Havia reclusas que tinham os maridos presos na cadeia de Paços de Ferreira, estavam autorizadas a duas vezes por mês ali se deslocar para os visitar. Nos dias da visita tinha-se que ir por duas vezes à cadeia de Paços de Ferreira, só tínhamos uma viatura celular e as reclusas eram muitas. Havia uma – a tal problemática - que dizia, lá vamos ao boi - referia-se ao que faziam os lavradores quando levavam a vaca ao boi, para a emprenhar. Havia reclusas com todo o tipo de crimes; homicídio, lenocínio, tráfico de droga, assaltos, furtos, cheques sem cobertura, infanticídio – havia uma que matou o filho ainda bebé e o deu a comer aos porcos para esconder o crime - estava sempre a reclamar por não beneficiar de saídas precárias, enquanto prestei ali serviço nunca beneficiou. Dos mais mediáticos, a Malha branca, o assassínio do guarda-redes do Futebol Clube Tirsense, Reis, da morte do
ex-polícia e esposa, retalhado e colocado nas malas de viagem, etc.

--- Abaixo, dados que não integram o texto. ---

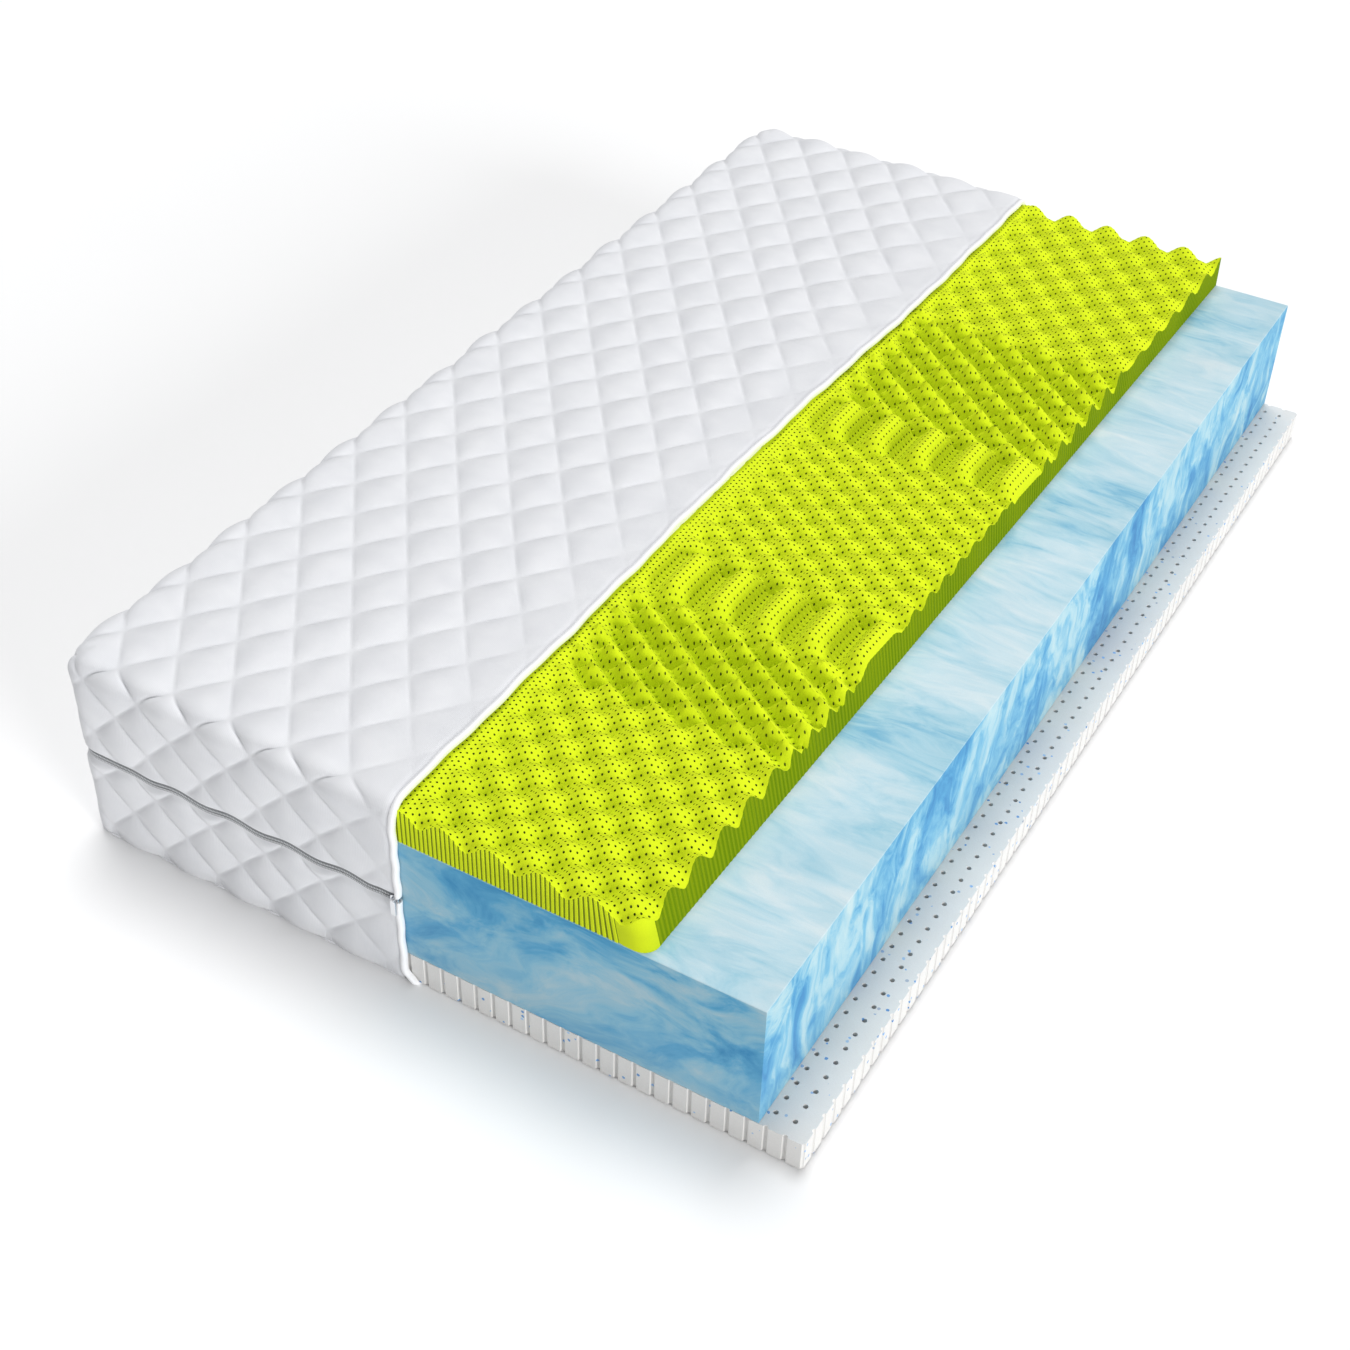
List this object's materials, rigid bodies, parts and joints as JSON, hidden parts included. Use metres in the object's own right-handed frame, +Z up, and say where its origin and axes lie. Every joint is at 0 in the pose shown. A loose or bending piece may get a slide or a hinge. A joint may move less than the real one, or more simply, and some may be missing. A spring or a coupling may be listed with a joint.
{
  "type": "memory foam mattress",
  "caption": "Stepped cut-away mattress: layered foam block under a zipped, diamond-quilted cover that ends at a bound cut edge.",
  "frame": {"origin": "on the floor, below the middle of the whole mattress", "axes": "+X across the mattress from the covered side to the open stepped side, +Y along it from the foot end to the head end, +Z up"},
  "size_m": [1.176, 2.0076, 0.334],
  "materials": {
    "base_foam": "matte",
    "core_foam": "matte",
    "comfort_foam": "matte",
    "ticking": "matte",
    "wadding": "matte",
    "backing": "matte",
    "binding": "satin",
    "zip_tape": "matte",
    "zip_coil": "satin",
    "zip_metal": "satin"
  },
  "bodies": {
    "mattress": {"base_foam": "base_foam", "core_foam": "core_foam", "comfort_foam": "comfort_foam", "cover_bottom_ticking": "ticking", "cover_bottom_wadding": "wadding", "cover_bottom_backing": "backing", "cover_bottom_panel": "ticking", "cover_bottom_binding": "binding", "zip_tape_lower": "zip_tape", "zip_coil_lower": "zip_coil"},
    "cover_top": {"cover_top_ticking": "ticking", "cover_top_wadding": "wadding", "cover_top_backing": "backing", "cover_top_binding": "binding", "zip_tape_upper": "zip_tape", "zip_coil_upper": "zip_coil"},
    "zip_slider": {"zip_slider": "zip_metal"},
    "zip_pull": {"zip_pull": "zip_metal"}
  },
  "joints": [
    {"name": "cover_lift", "type": "slide", "parent": "mattress", "child": "cover_top", "axis": [0, 0, 1], "range_m": [0, 0.25]},
    {"name": "slider_travel", "type": "slide", "parent": "mattress", "child": "zip_slider", "axis": [-1, 0, 0], "range_m": [0, 0.5]},
    {"name": "pull_swing", "type": "hinge", "parent": "zip_slider", "child": "zip_pull", "pos_m": [-0.024, -1.0024, 0.1632], "axis": [-1, 0, 0], "range_deg": [0, 165]}
  ]
}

Numa visita inesperada do Director Geral, Marques Ferreira, depois de falar com a maioria das reclusas veio para a Portaria falar com a Corporação de Guardas e quando um guarda lhe pôs certos problemas, sentou-se em cima da secretária, que ali se encontrava, dando um mau exemplo, pensei para comigo não vamos longe com este tipo de gente. Foi para o E. P. R. Guimarães para outra visita. Passado algum tempo recebo uma chamada telefónica da Directora a incriminar-me porque não a avisei que ele se dirigia para lá. Disse-lhe que o Director Geral não me tinha dito para onde ia. Mesmo que soubesse não lhe telefonava, entendo que estas visitas devem ser secretas para se ver alguns podres.
Os filhos das reclusas iam diariamente para o infantário de Santa Quitéria havia um protocolo para esse efeito. Todos os dias ia uma reclusa levá-los e trazê-los a um sítio e hora combinada onde passava o autocarro. Tivemos a colaboração da Irmã Teresa, que prestava assistência espiritual às reclusas.